Now, it was just me and this culinary oddity of fried potatoes held together with egg and mashed matzos.  I’d already made my mistakes before Hanukkah had officially begun, and they weren’t inedible.  Perhaps I was invincible.  Perhaps these failures gave me confidence that I was on the right track.  My younger son, Thing 2, offered to help, as he was by now invested in yummy potato pancake goodness and convinced of the latke-applesauce marriage.  We peeled and shredded and mixed while the oil was heating. 

I forgot to light the hanukkiah that night.  In fact, I forgot most nights, even after we had spoken of staring into the candlelight on Saturday of Torah study during the holiday.  For one thing, the hanukkiah is supposed to go in my window and shine the light out into the world.  I have a real wax candle and flame hanukkiah, and also two insane dogs, two cats, two teen boys and a pyrophobic spouse.  Candles on the windowsill are not an option.  And electric hanukkiah is on the list along with a lot of other Jewish paraphernalia from a challah cover to a tallit or Jewish prayer shawl.

I did not, however, forget to soak up the time with my evangelical Christian-turned-atheist son.  I took pictures of him holding up a handful of raw potato mixture as he growled “Brains!” in his best zombie voice, and then frying the pancakes at the stove.
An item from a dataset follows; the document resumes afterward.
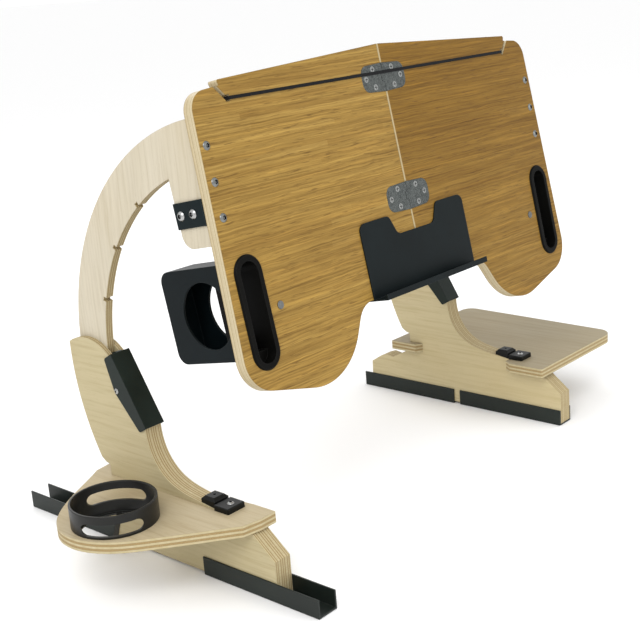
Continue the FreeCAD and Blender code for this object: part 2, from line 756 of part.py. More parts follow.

I’m not Jewish yet, this is all practice, I reminded myself.  The whole thing this year has been practice.  I’m getting better.

In fact, I am getting better.  That batch was definitely the best batch of latkes I’d made.  They were thick, crispy on the outside and soft and warm on the inside.  We’d long since run out of homemade applesauce and were back to the Motts of my childhood, with the new world “All Natural” label of my son’s childhood.  And I made them without being taught, without a recipe, without help from a Jewish Grandmother.  Not bad for a practicing to-be-a Jew.